In this case, Von Loh obtained entry to the women's homes on false pretenses, exposed himself to them and placed them in varying degrees of fear for their own safety and that of their families. We have no difficulty concluding that the evidence of his actions in each case *102was adequate to permit the jury to find that he had violated sec. 943.14, Stats.

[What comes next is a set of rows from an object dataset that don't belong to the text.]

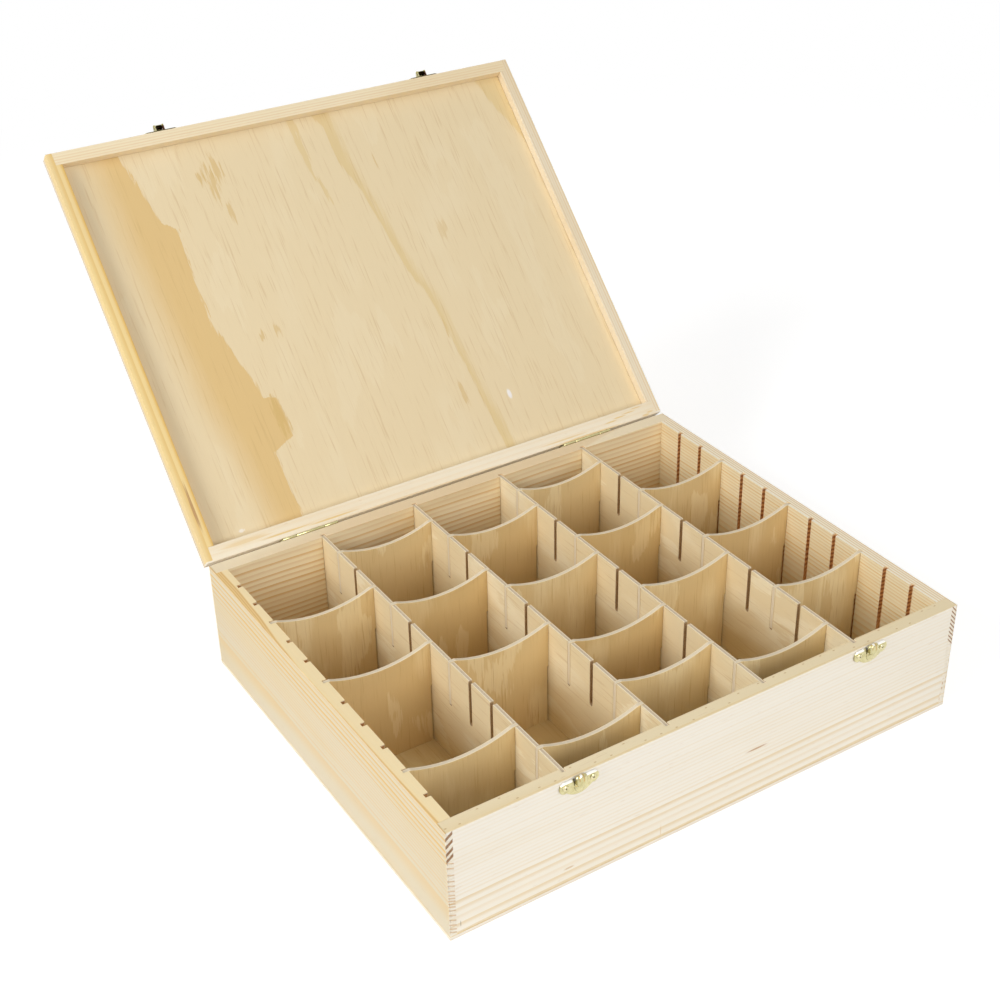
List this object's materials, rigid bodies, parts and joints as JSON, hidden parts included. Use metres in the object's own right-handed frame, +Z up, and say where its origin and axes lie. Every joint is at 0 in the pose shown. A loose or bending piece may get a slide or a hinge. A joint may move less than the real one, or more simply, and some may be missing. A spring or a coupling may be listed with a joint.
{
  "type": "trading card box",
  "caption": "Hinged wooden case with comb-jointed walls, a lift-out grid of slotted plywood dividers, curved-top cross dividers and two brass lever latches.",
  "frame": {"origin": "centre of the underside, on the surface the box stands on", "axes": "+Z up, +X to the right seen from the front, +Y towards the hinges; the lid is shown open"},
  "size_m": [0.42, 0.6037, 0.3392],
  "materials": {
    "pine_board": "bare sanded pine",
    "panel_plywood": "bare sanded plywood",
    "divider_plywood": "bare sanded plywood",
    "brass": "polished pressed brass"
  },
  "bodies": {
    "box": {"front_wall": "pine_board", "back_wall": "pine_board", "left_wall": "pine_board", "right_wall": "pine_board", "bottom_panel": "panel_plywood", "hinge_left_box_leaf": "brass", "hinge_right_box_leaf": "brass", "hinge_left_pin": "brass", "hinge_right_pin": "brass", "hinge_screw_box_1": "brass", "hinge_screw_box_2": "brass", "hinge_screw_box_3": "brass", "hinge_screw_box_4": "brass", "latch_left_catch": "brass", "latch_right_catch": "brass", "latch_screw_box_1": "brass", "latch_screw_box_2": "brass", "latch_screw_box_3": "brass", "latch_screw_box_4": "brass"},
    "lid": {"lid_front_rail": "pine_board", "lid_back_rail": "pine_board", "lid_left_rail": "pine_board", "lid_right_rail": "pine_board", "lid_panel": "panel_plywood", "hinge_left_lid_leaf": "brass", "hinge_right_lid_leaf": "brass", "hinge_screw_lid_1": "brass", "hinge_screw_lid_2": "brass", "hinge_screw_lid_3": "brass", "hinge_screw_lid_4": "brass", "latch_left_lid_plate": "brass", "latch_right_lid_plate": "brass", "latch_screw_lid_1": "brass", "latch_screw_lid_2": "brass", "latch_screw_lid_3": "brass", "latch_screw_lid_4": "brass"},
    "divider_grid": {"long_divider_1": "divider_plywood", "long_divider_2": "divider_plywood", "long_divider_3": "divider_plywood", "long_divider_4": "divider_plywood"},
    "cross_c1_s3": {"cross_divider_c1_s3": "divider_plywood"},
    "cross_c1_s6": {"cross_divider_c1_s6": "divider_plywood"},
    "cross_c1_s10": {"cross_divider_c1_s10": "divider_plywood"},
    "cross_c2_s1": {"cross_divider_c2_s1": "divider_plywood"},
    "cross_c2_s4": {"cross_divider_c2_s4": "divider_plywood"},
    "cross_c2_s7": {"cross_divider_c2_s7": "divider_plywood"},
    "cross_c2_s11": {"cross_divider_c2_s11": "divider_plywood"},
    "cross_c3_s2": {"cross_divider_c3_s2": "divider_plywood"},
    "cross_c3_s5": {"cross_divider_c3_s5": "divider_plywood"},
    "cross_c3_s8": {"cross_divider_c3_s8": "divider_plywood"},
    "cross_c3_s10": {"cross_divider_c3_s10": "divider_plywood"},
    "cross_c4_s1": {"cross_divider_c4_s1": "divider_plywood"},
    "cross_c4_s4": {"cross_divider_c4_s4": "divider_plywood"},
    "cross_c4_s7": {"cross_divider_c4_s7": "divider_plywood"},
    "cross_c4_s11": {"cross_divider_c4_s11": "divider_plywood"},
    "cross_c5_s3": {"cross_divider_c5_s3": "divider_plywood"},
    "cross_c5_s6": {"cross_divider_c5_s6": "divider_plywood"},
    "cross_c5_s9": {"cross_divider_c5_s9": "divider_plywood"},
    "lever_left": {"latch_left_lever": "brass"},
    "lever_right": {"latch_right_lever": "brass"}
  },
  "joints": [
    {"name": "lid_hinge", "type": "hinge", "parent": "box", "child": "lid", "pos_m": [0, 0.1733, 0.08925], "axis": [-1, 0, 0], "range_deg": [-134.15, 0]},
    {"name": "divider_grid_lift", "type": "slide", "parent": "box", "child": "divider_grid", "axis": [0, 0, 1], "range_m": [0, 0.09]},
    {"name": "cross_c1_s3_lift", "type": "slide", "parent": "divider_grid", "child": "cross_c1_s3", "axis": [0, 0, 1], "range_m": [0, 0.09]},
    {"name": "cross_c1_s6_lift", "type": "slide", "parent": "divider_grid", "child": "cross_c1_s6", "axis": [0, 0, 1], "range_m": [0, 0.09]},
    {"name": "cross_c1_s10_lift", "type": "slide", "parent": "divider_grid", "child": "cross_c1_s10", "axis": [0, 0, 1], "range_m": [0, 0.09]},
    {"name": "cross_c2_s1_lift", "type": "slide", "parent": "divider_grid", "child": "cross_c2_s1", "axis": [0, 0, 1], "range_m": [0, 0.09]},
    {"name": "cross_c2_s4_lift", "type": "slide", "parent": "divider_grid", "child": "cross_c2_s4", "axis": [0, 0, 1], "range_m": [0, 0.09]},
    {"name": "cross_c2_s7_lift", "type": "slide", "parent": "divider_grid", "child": "cross_c2_s7", "axis": [0, 0, 1], "range_m": [0, 0.09]},
    {"name": "cross_c2_s11_lift", "type": "slide", "parent": "divider_grid", "child": "cross_c2_s11", "axis": [0, 0, 1], "range_m": [0, 0.09]},
    {"name": "cross_c3_s2_lift", "type": "slide", "parent": "divider_grid", "child": "cross_c3_s2", "axis": [0, 0, 1], "range_m": [0, 0.09]},
    {"name": "cross_c3_s5_lift", "type": "slide", "parent": "divider_grid", "child": "cross_c3_s5", "axis": [0, 0, 1], "range_m": [0, 0.09]},
    {"name": "cross_c3_s8_lift", "type": "slide", "parent": "divider_grid", "child": "cross_c3_s8", "axis": [0, 0, 1], "range_m": [0, 0.09]},
    {"name": "cross_c3_s10_lift", "type": "slide", "parent": "divider_grid", "child": "cross_c3_s10", "axis": [0, 0, 1], "range_m": [0, 0.09]},
    {"name": "cross_c4_s1_lift", "type": "slide", "parent": "divider_grid", "child": "cross_c4_s1", "axis": [0, 0, 1], "range_m": [0, 0.09]},
    {"name": "cross_c4_s4_lift", "type": "slide", "parent": "divider_grid", "child": "cross_c4_s4", "axis": [0, 0, 1], "range_m": [0, 0.09]},
    {"name": "cross_c4_s7_lift", "type": "slide", "parent": "divider_grid", "child": "cross_c4_s7", "axis": [0, 0, 1], "range_m": [0, 0.09]},
    {"name": "cross_c4_s11_lift", "type": "slide", "parent": "divider_grid", "child": "cross_c4_s11", "axis": [0, 0, 1], "range_m": [0, 0.09]},
    {"name": "cross_c5_s3_lift", "type": "slide", "parent": "divider_grid", "child": "cross_c5_s3", "axis": [0, 0, 1], "range_m": [0, 0.09]},
    {"name": "cross_c5_s6_lift", "type": "slide", "parent": "divider_grid", "child": "cross_c5_s6", "axis": [0, 0, 1], "range_m": [0, 0.09]},
    {"name": "cross_c5_s9_lift", "type": "slide", "parent": "divider_grid", "child": "cross_c5_s9", "axis": [0, 0, 1], "range_m": [0, 0.09]},
    {"name": "lever_left_pivot", "type": "hinge", "parent": "lid", "child": "lever_left", "pos_m": [-0.11415, 0.41937, 0.33692], "axis": [-1, 0, 0], "range_deg": [-190, 0]},
    {"name": "lever_right_pivot", "type": "hinge", "parent": "lid", "child": "lever_right", "pos_m": [0.12735, 0.41937, 0.33692], "axis": [-1, 0, 0], "range_deg": [-190, 0]}
  ]
}
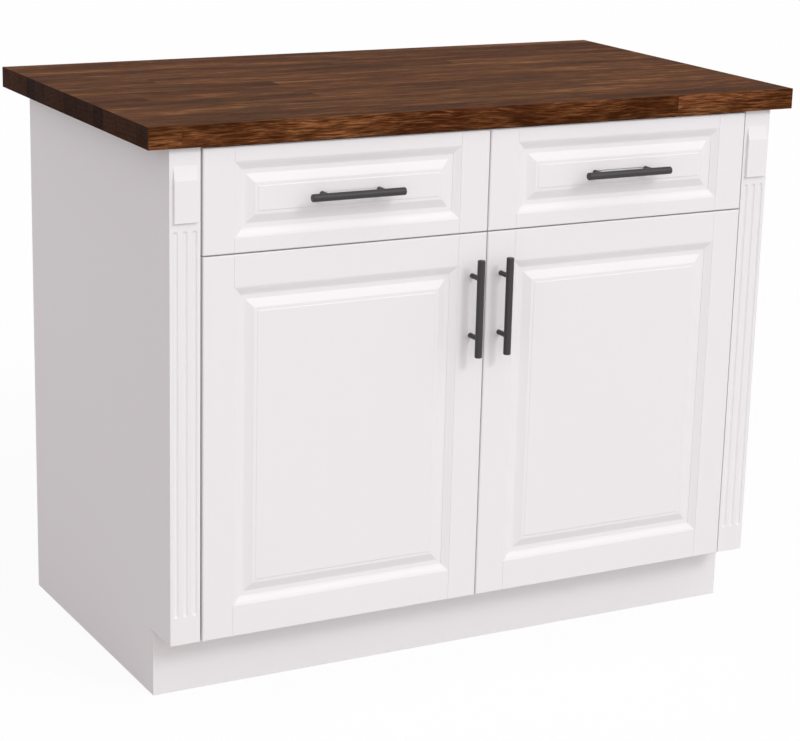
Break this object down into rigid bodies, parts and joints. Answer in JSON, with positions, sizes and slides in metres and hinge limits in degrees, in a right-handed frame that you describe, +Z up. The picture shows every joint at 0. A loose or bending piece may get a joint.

III. NEW TRIAL IN THE INTEREST OF JUSTICE

Von Loh's last argument is only two sentences long. He requests that we order a new trial be granted in the interest of justice because of "the apparent unfairness of his trial." Before we may order a new trial in the interests of justice under the discretionary authority granted to us by sec. 752.35, Stats., we must conclude either that the real controversy has not been fully tried or that there is a substantial degree of probability that a new trial will likely produce a different result. State v. Kaster, 148 Wis. 2d 789, 805, 436 N.W.2d 891, 898 (Ct. App. 1989). Von Loh has not demonstrated through references to the record or to case law that the real controversy was not fully tried or that a new trial would be likely to produce a different result. We therefore reject his request. Lechner v. Scharrer, 145 Wis. 2d 667, 675-76, 429 N.W.2d 491, 495 (Ct. App. 1988).

By the Court. — Judgment and order affirmed.

Section 943.14, Stats., provides that: "Whoever intentionally enters the dwelling of another without the consent of some person lawfully upon the premises, under circumstances tending to create or provoke a breach of the peace, is guilty of a Class A misdemeanor." (Emphasis added.)

The authorities are reviewed in extenso in Bloomquist v. First Nat. Bank of Elk River, 378 N.W.2d 81, 85-86 (Minn. Ct. App. 1985). In that case, the Minnesota court, noting that that state's highest court had adopted the view that a nonviolent, unconsented-to entry to retake possession of a tenant's premises constituted a breach of the peace, stated, after reviewing the cases, that n[t]he requirement of violence apparently represents a minority view." Id. at 86.